No caso de militares que planejaram golpes, também uma investigação nunca foi tão longe, com a possibilidade de condenar à prisão os responsáveis, na esfera penal. "Em todos os casos de tentativas de golpe e pronunciamentos militares contra presidentes nunca houve a efetiva punição de militares golpistas. Mesmo nos casos em que houve o início de alguma investigação, uma anistia acabou sendo aprovada", diz Carlos Fico.

O historiador relembra que, no contexto da última ditatura que o Brasil viveu, de 1964 a 1985, a Lei da Anistia, de 1979, impediu a punição de "qualquer pessoa", inclusive dos militares. De acordo com ele, crimes graves de violação de direitos humanos não foram julgados devido a essa legislação, o que ficou conhecido como "perdão aos torturadores".

A Comissão Nacional da Verdade (CNV), que funcionou de 2012 a 2014, reconheceu a responsabilidade de diversos militares, mas não tinha poder para julgar e punir.

A Primeira Turma do STF decidiu tornar réus:

Jair Bolsonaro, ex-presidente da República. Foi capitão do Exército de 1973 a 1988;
Alexandre Ramagem, ex-diretor da Abin.

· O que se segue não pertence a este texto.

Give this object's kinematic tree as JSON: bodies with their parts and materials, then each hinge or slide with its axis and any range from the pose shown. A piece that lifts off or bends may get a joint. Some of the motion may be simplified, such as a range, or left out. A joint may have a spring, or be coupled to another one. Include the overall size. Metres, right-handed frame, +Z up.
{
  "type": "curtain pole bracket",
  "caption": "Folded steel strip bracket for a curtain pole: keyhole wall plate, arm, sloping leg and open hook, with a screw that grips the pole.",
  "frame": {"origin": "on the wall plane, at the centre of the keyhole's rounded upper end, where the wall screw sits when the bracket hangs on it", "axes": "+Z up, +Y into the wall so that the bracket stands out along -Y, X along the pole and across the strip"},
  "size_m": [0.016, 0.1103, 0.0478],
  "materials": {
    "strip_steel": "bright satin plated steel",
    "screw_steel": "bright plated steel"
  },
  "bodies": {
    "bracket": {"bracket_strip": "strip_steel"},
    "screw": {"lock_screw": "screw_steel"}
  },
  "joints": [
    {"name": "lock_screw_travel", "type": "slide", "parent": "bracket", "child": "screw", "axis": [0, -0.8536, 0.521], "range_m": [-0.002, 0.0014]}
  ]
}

Foi delegado da Polícia Federal (PF);
Almir Garnier, ex-comandante da Marinha. É almirante de Esquadra da Marinha;
Anderson Torres, ex-ministro da Justiça. Foi delegado da PF;
Augusto Heleno, ex-ministro do GSI. General da reserva do Exército;
Mauro Cid, ex-ajudante de ordens da Presidência. É tenente-coronel do Exército;
Paulo Sérgio Nogueira, ex-ministro da Defesa. General do Exército;
Braga Netto, ex-ministro da Casa Civil de Bolsonaro. General da reserva do Exército.

Os crimes
Os cinco ministros que compõem a turma aceitaram a denúncia apresentada pela Procuradoria-Geral da República (PGR). Então, os oito acusados passam a responder pelos seguintes crimes:

Abolição violenta do Estado Democrático de Direito;
Golpe de Estado;
Organização criminosa;
Dano qualificado ao patrimônio da União;
Deterioração de patrimônio tombado.

Rafael Mafei, que é professor associado da Faculdade de Direito da Universidade de São Paulo (USP), explica que, no mundo jurídico, vários crimes compõem o que é chamado de "golpe de Estado".

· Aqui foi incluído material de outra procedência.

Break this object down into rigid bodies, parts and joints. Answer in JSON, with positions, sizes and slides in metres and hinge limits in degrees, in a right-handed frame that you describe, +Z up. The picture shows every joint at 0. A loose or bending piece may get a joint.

As situações que configuram o crime são, por exemplo, tentar por meios "ilegítimos" depor um governo eleito; impedir que um dos poderes, como STF ou Congresso, funcione; impedir a realização de eleição ou não dar posse para o próximo presidente.

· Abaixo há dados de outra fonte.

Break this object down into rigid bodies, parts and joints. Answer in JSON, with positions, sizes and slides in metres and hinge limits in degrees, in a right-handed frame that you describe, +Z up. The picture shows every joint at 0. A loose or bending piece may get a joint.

O especialista afirma que, assim como a fuga de um presídio, no caso do golpe de estado, a tentativa já vale como consumação. Então, mesmo que o resultado do ato não tenha sido atingido, ou seja, mesmo que um estado de exceção não tenha sido imposto, só a tentativa já é considerada um crime.

Segundo ele, desde a época da ditadura no Brasil, pelo menos desde 1967, já havia na legislação brasileira esse conceito de crime, mas com o foco em proteger as instituições e não o Estado Democrático de Direito.

A Lei de Segurança Nacional, de 1983, assinada pelo último presidente do regime militar, João Figueiredo, também trazia o conceito de golpe de estado.

Em 2021, Jair Bolsonaro reformulou essa legislação de Figueiredo. Desta forma, Bolsonaro virou réu por "crimes contra instituições democráticas, de uma lei que ele próprio validou.

Outros presidentes
Outros ex-presidentes brasileiros já foram réus na Justiça, mas não por golpe de estado, e sim por outros crimes.

Já foram réus anteriormente:

Fernando Collor de Mello;
Lula (PT);
Dilma Rousseff (PT);
Michel Temer (MDB)

Os casos envolveram investigações ou desdobramentos da Operação Lava Jato e os ex-presidente responderam por crimes como organização criminosa, corrupção e lavagem de dinheiro. As acusações, no entanto, foram rejeitadas por falta de provas ou anuladas por questões processuais.

 Em maio de 2023, o ex-presidente e ex-senador Fernando Collor foi condenado pelo STF a oito anos e dez meses de prisão, em regime inicial fechado, por participação em esquema de corrupção na BR Distribuidora. A defesa recorre da decisão para tentar evitar que ele seja preso. Ele virou réu em 2017, quando a acusação foi aceita.

O ex-presidente José Sarney chegou a ser denunciado pelo Ministério Público, mas a acusação acabou rejeitada pela Justiça.

O presidente Lula, após os dois primeiros mandatos, também passou a ser réu na Lava Jato, mas após o Supremo entender que a Justiça Federal de Curitiba não era competente para analisar os casos, as ações acabaram encerradas.